*Exercise instructions*. Restate every line of the material, word for word.

*Data provided*.
^^^^^^^^
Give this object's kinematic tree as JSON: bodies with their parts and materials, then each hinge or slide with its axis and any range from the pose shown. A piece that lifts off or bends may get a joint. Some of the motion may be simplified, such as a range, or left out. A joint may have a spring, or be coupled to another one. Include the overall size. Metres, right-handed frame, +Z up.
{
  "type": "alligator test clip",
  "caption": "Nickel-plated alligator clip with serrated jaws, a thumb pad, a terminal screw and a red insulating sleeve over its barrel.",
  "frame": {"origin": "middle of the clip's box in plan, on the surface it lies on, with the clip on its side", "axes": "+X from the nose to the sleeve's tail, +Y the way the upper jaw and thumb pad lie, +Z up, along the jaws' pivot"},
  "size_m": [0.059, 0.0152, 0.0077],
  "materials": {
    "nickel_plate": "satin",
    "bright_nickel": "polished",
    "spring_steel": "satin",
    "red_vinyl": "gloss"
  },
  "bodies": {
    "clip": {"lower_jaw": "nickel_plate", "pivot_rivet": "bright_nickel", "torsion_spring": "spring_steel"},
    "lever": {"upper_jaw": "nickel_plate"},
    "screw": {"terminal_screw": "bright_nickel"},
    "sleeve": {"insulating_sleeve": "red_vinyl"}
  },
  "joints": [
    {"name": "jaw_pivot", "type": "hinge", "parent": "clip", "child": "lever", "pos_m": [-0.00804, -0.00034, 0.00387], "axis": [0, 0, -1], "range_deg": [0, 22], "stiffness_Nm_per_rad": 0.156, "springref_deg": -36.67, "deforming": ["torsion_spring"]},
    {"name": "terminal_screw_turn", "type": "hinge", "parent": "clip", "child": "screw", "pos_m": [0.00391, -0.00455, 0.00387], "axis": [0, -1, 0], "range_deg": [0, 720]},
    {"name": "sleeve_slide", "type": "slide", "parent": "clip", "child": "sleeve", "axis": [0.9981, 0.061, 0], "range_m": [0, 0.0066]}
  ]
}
^^^^^^^^
*Expected output*.
Give this object's kinematic tree as JSON: bodies with their parts and materials, then each hinge or slide with its axis and any range from the pose shown. A piece that lifts off or bends may get a joint. Some of the motion may be simplified, such as a range, or left out. A joint may have a spring, or be coupled to another one. Include the overall size. Metres, right-handed frame, +Z up.
{
  "type": "alligator test clip",
  "caption": "Nickel-plated alligator clip with serrated jaws, a thumb pad, a terminal screw and a red insulating sleeve over its barrel.",
  "frame": {"origin": "middle of the clip's box in plan, on the surface it lies on, with the clip on its side", "axes": "+X from the nose to the sleeve's tail, +Y the way the upper jaw and thumb pad lie, +Z up, along the jaws' pivot"},
  "size_m": [0.059, 0.0152, 0.0077],
  "materials": {
    "nickel_plate": "satin",
    "bright_nickel": "polished",
    "spring_steel": "satin",
    "red_vinyl": "gloss"
  },
  "bodies": {
    "clip": {"lower_jaw": "nickel_plate", "pivot_rivet": "bright_nickel", "torsion_spring": "spring_steel"},
    "lever": {"upper_jaw": "nickel_plate"},
    "screw": {"terminal_screw": "bright_nickel"},
    "sleeve": {"insulating_sleeve": "red_vinyl"}
  },
  "joints": [
    {"name": "jaw_pivot", "type": "hinge", "parent": "clip", "child": "lever", "pos_m": [-0.00804, -0.00034, 0.00387], "axis": [0, 0, -1], "range_deg": [0, 22], "stiffness_Nm_per_rad": 0.156, "springref_deg": -36.67, "deforming": ["torsion_spring"]},
    {"name": "terminal_screw_turn", "type": "hinge", "parent": "clip", "child": "screw", "pos_m": [0.00391, -0.00455, 0.00387], "axis": [0, -1, 0], "range_deg": [0, 720]},
    {"name": "sleeve_slide", "type": "slide", "parent": "clip", "child": "sleeve", "axis": [0.9981, 0.061, 0], "range_m": [0, 0.0066]}
  ]
}